Whether or not you see yourself as valuable shapes how you look at your whole life. The Qur'an grants the human being a very high worth — yet it ties that worth not to empty pride but to a trust and a responsibility. Perhaps today we can make a sincere new start at understanding our place and why we are here.

What does the Qur'an say?

Indeed We honored the children of Adam; We carried them on land and sea; We provided them with pure sustenance and favored them above many of those We created. (17:70)

When your Lord said to the angels, “I will appoint a steward (responsible one) on earth,” they said, “Will You appoint there one who causes corruption and sheds blood, while we glorify You with praise and proclaim Your holiness?” He said, “Indeed I know what you do not know.” (2:30)

Indeed We created the human being in the finest form. (95:4)

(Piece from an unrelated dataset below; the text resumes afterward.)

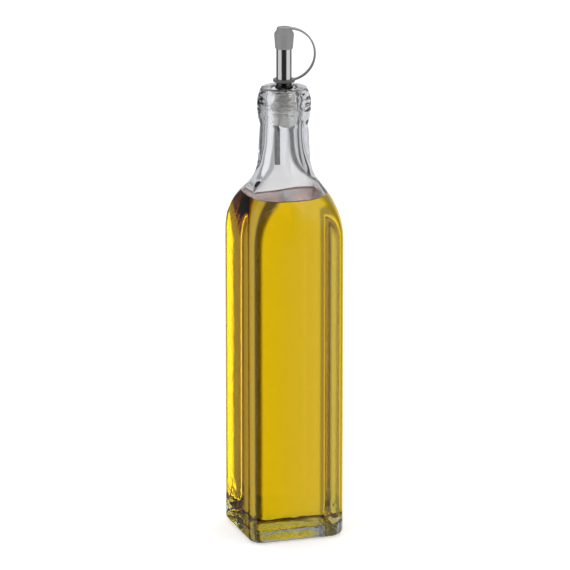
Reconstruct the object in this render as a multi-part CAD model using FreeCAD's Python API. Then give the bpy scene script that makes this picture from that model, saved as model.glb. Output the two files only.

Indeed We offered the trust (responsibility) to the heavens, the earth and the mountains, but they declined to bear it and were afraid of it; and the human being bore it. Indeed he is most unjust, most ignorant. (33:72)

Key word / root

Three words carry the theme: karrama (17:70) — “We honored / made noble”; khalifa (2:30) — a “responsible one / appointed steward” on earth; amana (33:72) — “trust / responsibility entrusted as a charge.” The full range of these words requires interpretation; here only the meaning present in the verses themselves is conveyed.

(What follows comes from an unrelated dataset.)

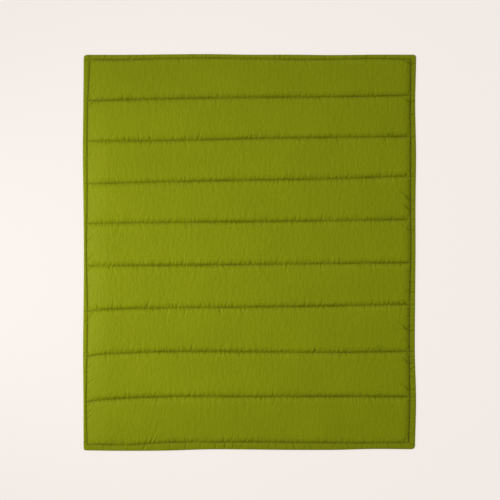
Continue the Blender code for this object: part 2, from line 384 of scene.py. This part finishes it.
def seam_gathers(grid, rng, depth, spacing):
    """Short folds on both sides of every seam and inside the head and foot topstitches."""
    sunk = np.zeros_like(grid.x)
    nominal = np.clip(grid.across, -1, 1) * STITCH_X
    for channel in range(CHANNELS):
        rows = np.flatnonzero((grid.down >= channel) & (grid.down <= channel + 1))
        for distance, share in ((grid.above, 0.75), (grid.below, 1.0)):
            at = -STITCH_X
            while at < STITCH_X:
                at += spacing * rng.gamma(2.2, 0.45)
                reach = rng.uniform(0.007, 0.017) * (2.2 if rng.random() < 0.15 else 1)
                width = rng.uniform(0.0020, 0.0038)
                slant = rng.normal(0, 0.30)
                strength = share * depth * rng.uniform(0.15, 1.0) ** 1.6
                span = 3.5 * width + 1.5 * reach * abs(slant) + 0.012
                near = np.flatnonzero(np.abs(nominal - at) < span)
                part = np.ix_(rows, near)
                sunk[part] += strength * gather(grid.x[part] - at, distance[part], slant, width, reach)
    return np.where(grid.hem <= 0, sunk, 0)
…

What do we learn? (interpretation)

(The following is one reading drawn from the verses — an effort to understand, not the text itself.) When the Qur'an says the human being was “honored” (17:70) and “created in the finest form” (95:4), it seems to tie this dignity to creation itself rather than to any achievement. The same human is named as “steward” (2:30) and “bearer of the trust” (33:72) — so worth comes coupled with responsibility. The description in 33:72 of the human as “most unjust, most ignorant” can be read as a sober reminder of how heavy this responsibility is and how hard it is to fulfill.

Different readings

  • What does “khalifa” mean? One reading understands it as “one entrusted with responsibility on earth”; another emphasizes “generations that succeed one another.” The verse plainly gives the frame of “responsible / appointed”; the rest is interpretation.
  • What is the “trust”? Responsibility/free will, reason, or bearing the divine charge have all been proposed. These are views at the level of commentary; the verse does not confine the trust to a single definition.

An honest boundary

Certain at the level of the text: the Qur'an honors the human (17:70), creates him in the finest form (95:4), makes him a steward on earth (2:30), and entrusts a charge to him (33:72). Disputed at the level of interpretation: the exact scope of “khalifa” and “trust,” and which detailed duties they include. The idea that this dignity is measured by race, gender or status does not appear in these verses; that is a meaning derived from their broader frame.

Conclusion: If you sometimes feel worthless or aimless, the Qur'an speaks a very different word to you: you are valued, you were beautifully made, and a responsibility was placed in your hands as a trust. This dignity is not there to inflate you, but to turn you warmly toward the trust you carry — and toward the One who gave it. Perhaps this is a good place to begin getting reacquainted with yourself and with your Lord.